Yeah, I added a few edits.

It’s likely asus, the rzone simply has to respond with a cname record, hard to mess it up :slight_smile: I apologize for my unfounded accusations!

I’ve tried a few more things. Right now it is resolving for me (I’m in California) to IPv4 ending ….xx2.109, and I see instance of next cloud; but probing port 28967 fails. This would not cause the failure to resolve the domain of course but once that is fixed — this is the next obstacle to overcome, assuming it even resolved the address correctly.

Does your router have some sort of smart “intrusion prevention”, or some sort of anti-DDOS thingy that may be easily spooked by storagenode access pattern and randomly preventing access from internet?

Btw I have an instance of Kuma running on Oracle watching my nodes, I can add your url too, PM me your email address to send notifications to, at least until you resolve it or setup your own Kuma.

2 Likes

You are Amazing…

Your Idea of Intrusion detection… I disabled it originally on my router but did a firmware update not long ago. And that enabled it again…

I also went and set up noip ddns as well to monitor both and see if that makes it better.

Thanks for your offer with kuma I’ll send you a DM. With the new knowledge i now have and your external monitoring I should quickly be able to see if the no-ip ddns works better and is the root cause ^-^ I should be able to easily figure it out and fix it. I’ll dm you about the kuma thanks!

3 Likes

Hi,

I wanted to do a quick follow up to explain the full extent of the problem and how it was fixed:

Short Version:
DNS did not respond correctly at least once and Routers DOS Protection kicked in.
Asus DDNS Service was unstable causing occasional added problems and had to be switched to noip.

Longer Version:
2 Problems could be identified.

  1. The log showed that the DNS did not answer at least on one occasion
  2. The Router itself had a activated DOS protection.

It seems that the second Problem was the main cause of missing the online checks. The access pattern of StorJ in conjunction with my other services in my network caused my Router to hold back packages and only answer with extremely high delays. I could detect Uptime robot pings of sometimes 15 Seconds. The delay could get so big that the online checks failed.

The problem was hard to identify as my Router (asus ax56u) had 2 settings related to DOS protection. A AI DOS Protection that I identified earlier and disabled. The Second setting was located in the firewall tab directly and was separate. At the same time the Router was not overloaded and had CPU usage of 1-5% and ram also had capacity. As such I didn’t see the blame on the router itself initially. After disabling the second DOS Protection setting the uptime robot delays dropped immediately and are now at 100-200ms instead of 5000-15000. Access to other services like Next cloud also improved drastically.
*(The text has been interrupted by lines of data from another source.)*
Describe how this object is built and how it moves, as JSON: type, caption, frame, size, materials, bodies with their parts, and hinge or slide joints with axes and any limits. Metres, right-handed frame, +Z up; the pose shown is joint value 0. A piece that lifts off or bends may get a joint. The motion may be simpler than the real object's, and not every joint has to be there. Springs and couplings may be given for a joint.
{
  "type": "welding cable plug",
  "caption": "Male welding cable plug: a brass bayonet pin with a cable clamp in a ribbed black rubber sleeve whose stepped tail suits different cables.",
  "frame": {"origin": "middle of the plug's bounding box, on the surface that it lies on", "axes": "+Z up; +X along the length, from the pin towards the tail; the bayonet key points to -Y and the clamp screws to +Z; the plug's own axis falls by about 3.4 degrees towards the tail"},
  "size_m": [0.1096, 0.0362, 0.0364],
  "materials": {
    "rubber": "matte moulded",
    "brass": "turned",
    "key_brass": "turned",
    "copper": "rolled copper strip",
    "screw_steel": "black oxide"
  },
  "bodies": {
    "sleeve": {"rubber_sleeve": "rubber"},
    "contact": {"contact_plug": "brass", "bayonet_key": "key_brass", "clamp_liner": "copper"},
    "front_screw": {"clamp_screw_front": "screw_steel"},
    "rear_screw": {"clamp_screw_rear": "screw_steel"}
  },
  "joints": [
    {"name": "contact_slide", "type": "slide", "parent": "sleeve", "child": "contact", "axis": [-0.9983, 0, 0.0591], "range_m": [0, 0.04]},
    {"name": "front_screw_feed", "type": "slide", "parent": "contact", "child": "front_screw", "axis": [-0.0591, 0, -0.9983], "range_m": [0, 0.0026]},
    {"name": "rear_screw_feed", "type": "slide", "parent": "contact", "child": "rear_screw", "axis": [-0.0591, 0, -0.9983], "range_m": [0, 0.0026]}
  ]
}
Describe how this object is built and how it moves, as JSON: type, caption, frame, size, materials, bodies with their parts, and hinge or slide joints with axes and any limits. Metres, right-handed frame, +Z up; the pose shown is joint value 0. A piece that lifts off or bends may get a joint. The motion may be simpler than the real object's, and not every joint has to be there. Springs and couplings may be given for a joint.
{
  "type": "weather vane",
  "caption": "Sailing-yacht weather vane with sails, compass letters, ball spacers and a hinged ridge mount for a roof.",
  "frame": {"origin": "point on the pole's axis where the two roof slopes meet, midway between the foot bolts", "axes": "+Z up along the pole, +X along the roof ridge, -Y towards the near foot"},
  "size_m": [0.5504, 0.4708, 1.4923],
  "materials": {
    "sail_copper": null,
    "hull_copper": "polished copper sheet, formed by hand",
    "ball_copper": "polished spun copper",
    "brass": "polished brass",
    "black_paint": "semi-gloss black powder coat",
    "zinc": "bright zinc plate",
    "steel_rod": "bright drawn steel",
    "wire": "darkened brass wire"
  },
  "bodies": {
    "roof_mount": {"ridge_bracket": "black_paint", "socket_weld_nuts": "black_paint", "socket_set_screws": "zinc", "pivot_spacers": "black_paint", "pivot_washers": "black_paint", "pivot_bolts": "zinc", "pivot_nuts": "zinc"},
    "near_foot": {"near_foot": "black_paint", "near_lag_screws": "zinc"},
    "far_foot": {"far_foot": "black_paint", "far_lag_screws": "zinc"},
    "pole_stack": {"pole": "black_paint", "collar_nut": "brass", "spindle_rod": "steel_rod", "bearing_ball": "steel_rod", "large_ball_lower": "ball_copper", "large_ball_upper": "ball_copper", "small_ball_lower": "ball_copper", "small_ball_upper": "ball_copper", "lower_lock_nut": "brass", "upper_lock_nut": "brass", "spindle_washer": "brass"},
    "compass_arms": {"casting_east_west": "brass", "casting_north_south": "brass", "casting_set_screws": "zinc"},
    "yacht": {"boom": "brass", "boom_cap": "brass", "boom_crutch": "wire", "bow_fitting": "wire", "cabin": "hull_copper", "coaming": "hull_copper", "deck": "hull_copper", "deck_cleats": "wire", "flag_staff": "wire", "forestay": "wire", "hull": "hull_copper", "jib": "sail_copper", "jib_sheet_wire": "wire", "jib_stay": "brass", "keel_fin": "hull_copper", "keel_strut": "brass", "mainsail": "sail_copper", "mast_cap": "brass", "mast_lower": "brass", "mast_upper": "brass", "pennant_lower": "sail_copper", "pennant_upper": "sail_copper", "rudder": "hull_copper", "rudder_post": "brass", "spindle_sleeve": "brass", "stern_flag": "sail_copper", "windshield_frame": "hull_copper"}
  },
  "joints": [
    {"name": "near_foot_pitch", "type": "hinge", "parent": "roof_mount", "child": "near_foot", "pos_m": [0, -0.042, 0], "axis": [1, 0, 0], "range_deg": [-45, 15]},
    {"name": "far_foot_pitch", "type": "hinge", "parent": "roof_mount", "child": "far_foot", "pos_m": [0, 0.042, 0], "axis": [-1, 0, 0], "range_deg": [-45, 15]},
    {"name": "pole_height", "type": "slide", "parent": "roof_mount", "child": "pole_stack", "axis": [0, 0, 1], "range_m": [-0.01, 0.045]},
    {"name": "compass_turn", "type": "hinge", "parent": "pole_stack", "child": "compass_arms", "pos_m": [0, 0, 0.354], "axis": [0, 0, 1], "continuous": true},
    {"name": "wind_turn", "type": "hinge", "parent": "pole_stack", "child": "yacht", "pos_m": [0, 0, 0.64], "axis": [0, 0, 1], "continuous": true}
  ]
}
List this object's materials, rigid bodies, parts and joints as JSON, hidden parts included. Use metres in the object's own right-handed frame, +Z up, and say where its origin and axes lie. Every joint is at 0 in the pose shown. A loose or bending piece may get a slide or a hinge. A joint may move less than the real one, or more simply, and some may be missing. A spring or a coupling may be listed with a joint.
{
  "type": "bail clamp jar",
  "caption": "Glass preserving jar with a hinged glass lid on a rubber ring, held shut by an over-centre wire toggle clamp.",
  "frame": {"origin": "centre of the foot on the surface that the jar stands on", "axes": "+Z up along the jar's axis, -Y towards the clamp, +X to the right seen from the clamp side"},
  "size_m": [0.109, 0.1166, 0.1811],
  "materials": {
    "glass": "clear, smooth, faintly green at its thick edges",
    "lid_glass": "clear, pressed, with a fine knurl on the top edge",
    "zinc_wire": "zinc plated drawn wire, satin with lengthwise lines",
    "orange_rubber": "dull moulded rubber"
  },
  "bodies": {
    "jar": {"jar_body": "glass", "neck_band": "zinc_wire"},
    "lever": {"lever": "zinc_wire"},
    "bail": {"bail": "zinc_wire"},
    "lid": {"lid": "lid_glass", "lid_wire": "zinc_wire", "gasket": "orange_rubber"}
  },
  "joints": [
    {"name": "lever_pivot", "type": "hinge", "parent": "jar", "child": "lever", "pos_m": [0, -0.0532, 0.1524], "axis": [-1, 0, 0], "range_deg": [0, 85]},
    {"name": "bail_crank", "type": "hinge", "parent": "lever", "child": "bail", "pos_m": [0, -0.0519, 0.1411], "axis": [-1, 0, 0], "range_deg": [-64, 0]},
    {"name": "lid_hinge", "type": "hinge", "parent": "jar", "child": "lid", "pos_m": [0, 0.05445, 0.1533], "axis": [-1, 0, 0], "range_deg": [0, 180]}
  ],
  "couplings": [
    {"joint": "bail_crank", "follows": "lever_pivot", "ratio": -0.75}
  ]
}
After this change I haven’t missed any uptime checks yet and all log entries related to “Service Ping Satellite Failed” have not appeared anymore. As such I will not immediately switch my DNS provider yet (asus) but will rather have both Noip and Asus running parallel and just monitoring the DNS querries in a constant loop looking for problems. (Powershell script that does a NS Lookup on both Noip and Asus DDNS as a loop every few seconds and logs failures). If NoIP seems more stable than Asus I will update this post and switch to it. Otherwise I will stay with Asus.
Edit:-> for 17 days Asus ran stable and did not miss a online check but then today for around 2 hours Asus just died and noip ran stable. So I have now switched all my homeserver stuff including Storj to noip.

6 Likes

likely useless, since you have a dnscache service running. Perhaps you need to check it against other preferable random DNS servers.

1 Like

@Alexey thanks for the heads up. A very important thing to be aware of.
At least under windows I can run “ipconfig /flushdns”.

But that still leaves the cache in the closest DNS Server that I will likely be asking. (Or even the Router if i let my PC use it as a cache)
Difficult :thinking: I’ll look for a spread out monitoring service like DNS-Checker just with a better logging of results. And Storjs logs at least also give me a error if the current configured dns fails.

Current update: No missed Online-Checks. and a higher Egress and Ingress as well since the fix. So maybe it won’t even be necessary to further check this route as long as all stays stable.

2 Likes

DDNS-updated records usually have a very low TTL on purpose, so caching should not be a problem. (As long as every server in the chain honors that TTL, of course)

I would like to bring up another downside of using shoddy “free” DNS providers, like asuscom: response time.

When storj clients download a file, they send more requests than needed, and once enough data is received – the remaining transfers are cancelled, unpaid.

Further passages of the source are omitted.